In Xavier Dolan's It's Only the End of the World, she played the sister of the main character, a playwright who reunites with the family after the years to tell his loved ones about his terminal illness. In Diary of a Chambermaid, she was the cunning maid, and in the somewhat kitschy Beauty and the Beast she was, of course, Beauty, although there is no doubt that she would have played the Beast brilliantly too.
Her filmography includes roles in films by Quentin Tarantino (Inglourious Basterds), Wes Anderson (The Grand Budapest Hotel and The French Dispatch of the Liberty, Kansas Evening Sun), and there are several more movies starring Seydoux awaiting release. Over the past 18 years, she has starred in nearly 50 productions. And in each, she has proved that European cinema would be considerably poorer if she had become an opera singer, as she had dreamt of as a child.
She was born in 1985 in Paris into a family of businessman and former actress-turned-philanthropist. Her grandfather owns the famous Pathé film production company. Seydoux's parents separated when she was three years old. In an interview, she recalled that she felt almost like an orphan. ‘I was lonely, lost in the crowd,’ she told El Pais adding that although people seemed to like her at first sight, she always felt like an outcast.
As an 18-year-old, she abandoned her dreams of a career in opera because of her shyness and decided to become an actress. Her parents associated with actors and artists, so Seydoux quickly found her way into the entertainment industry. She debuted in 2006 in the French comedy Mes Copines – about girls who want to win a hip-hop competition.

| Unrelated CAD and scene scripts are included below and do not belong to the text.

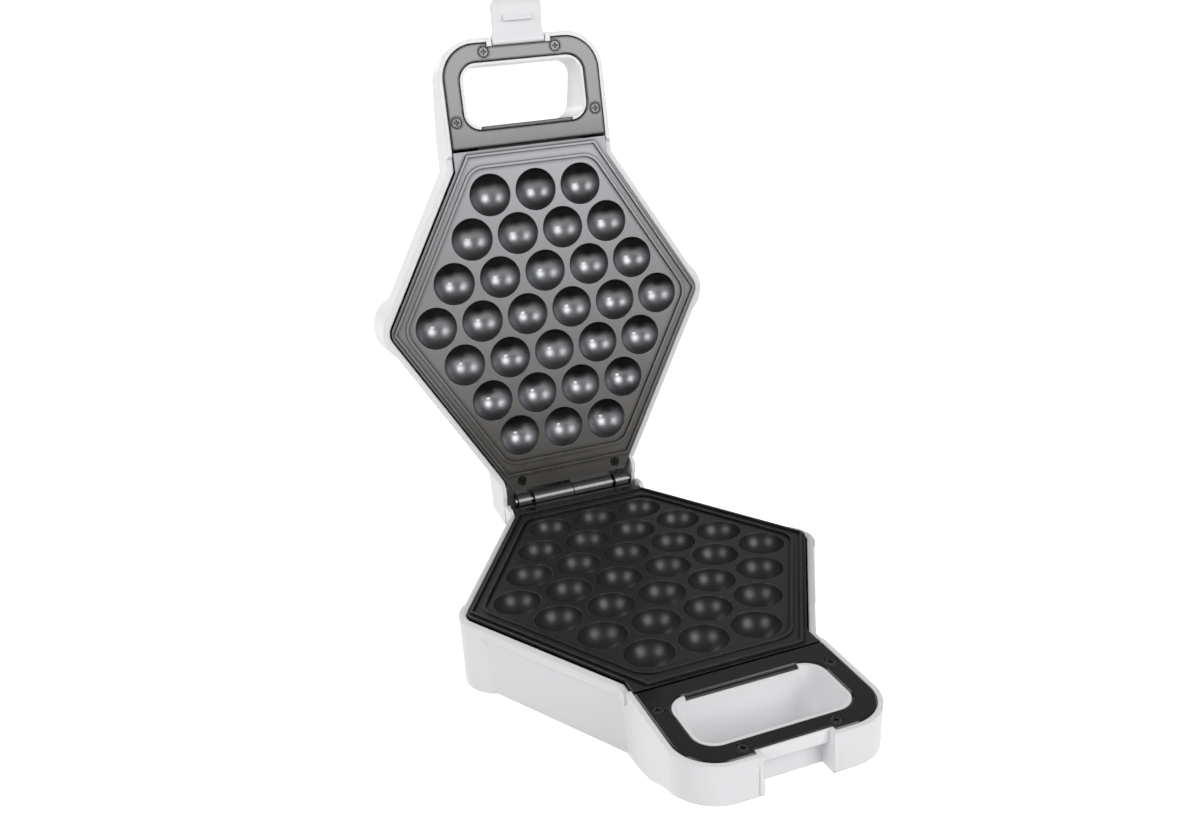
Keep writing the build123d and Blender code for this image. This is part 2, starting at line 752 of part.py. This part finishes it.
def hinge_pin():
    reach = knuckle_seam / 2 + knuckle_length + ear_gap + ear_length
    shape = bar_x(-reach - 0.3, reach + 0.3 + clip_thick + 1.2, hinge_reach, 0, pin_radius)
    shape += bar_x(-reach - 0.3 - pin_head, -reach - 0.3, hinge_reach, 0, pin_head_radius)
    groove = bar_x(reach + 0.3, reach + 0.3 + clip_thick, hinge_reach, 0, pin_head_radius + 1)
    groove -= bar_x(reach, reach + 3, hinge_reach, 0, pin_radius - 0.5)
    return shape - groove


def hinge_clip():
    reach = knuckle_seam / 2 + knuckle_length + ear_gap + ear_length + 0.3
    ring = bar_x(reach + 0.05, reach + clip_thick - 0.05, hinge_reach, 0, pin_head_radius + 0.4)
    ring -= bar_x(reach, reach + clip_thick, hinge_reach, 0, pin_radius - 0.5)
    gap = block(reach, reach + clip_thick, hinge_reach - 1.6, hinge_reach + 1.6, -10, 0)
    return ring - gap


def feet():
    made = []
    floor = -body_depth
    for x, y in foot_places:
        foot = Cone(foot_radius - 0.8, foot_radius, foot_height, align=(Align.CENTER, Align.CENTER, Align.MIN))
        peg = disc(x, y, floor + wall + 1.2, floor, foot_peg_radius)
        made.append(Pos(x, y, floor - foot_height) * foot + peg)
    return made


def gland():
    """A flanged bush in the rear wall, bored for a lead."""
    outer = Cylinder(gland_flange_radius, gland_flange, align=(Align.CENTER, Align.CENTER, Align.MIN))
    neck = Pos(0, 0, -wall - 3) * Cylinder(gland_radius, wall + 3.2, align=(Align.CENTER, Align.CENTER, Align.MIN))
    nose = Cone(gland_radius + 1.2, gland_bore + 1.2, gland_reach, align=(Align.CENTER, Align.CENTER, Align.MIN))
    bore = Cylinder(gland_bore, 60)
    shape = outer + neck + Pos(0, 0, gland_flange - 0.01) * nose - bore
    rear = base_rear - gland_lean()
    return Pos(gland_x, rear, -gland_depth) * Rot(-90, 0, 0) * shape


def gland_lean():
    """How far the drafted rear wall has come in at the gland."""
    return gland_depth * math.tan(math.radians(draft))


def terminal_block():
    length, width, height = block_size
    floor = -body_depth + wall
    shape = block(-length / 2, length / 2, block_y - width / 2, block_y + width / 2, floor, floor + height)
    for i in (-1, 0, 1):
        x = i * length / 3
        shape -= disc(x, block_y, floor + height + eps, floor + height - 4, 2.2)
        shape -= Pos(x, block_y, floor + 4) * Rot(90, 0, 0) * Cylinder(1.6, width + 2)
    return shape


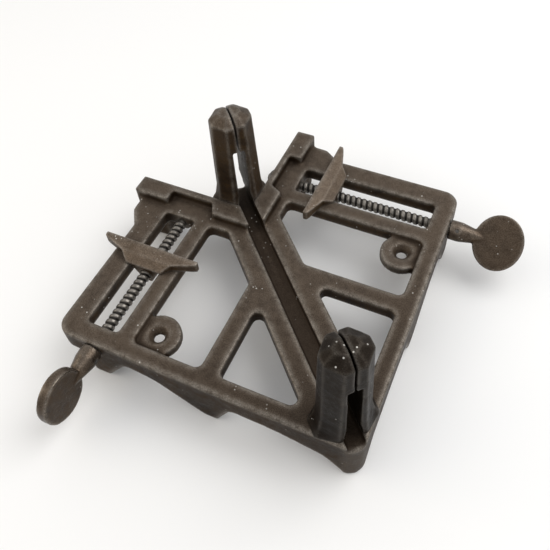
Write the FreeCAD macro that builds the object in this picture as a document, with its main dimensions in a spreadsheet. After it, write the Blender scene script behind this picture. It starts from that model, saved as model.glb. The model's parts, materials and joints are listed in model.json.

Just a year later, she starred in The Last Mistress, shown in the Cannes competition – about the toxic relationship between an aristocrat and his lover, and in 2009, she was nominated for the first time – for the César, the French equivalent of the Oscar, for her role as Junie, who tries to find her place in the world after the death of her mother in The Beautiful Person. This was also when she was awarded Female Revelation of the Year at Cannes. Europe was wide open for Seydoux.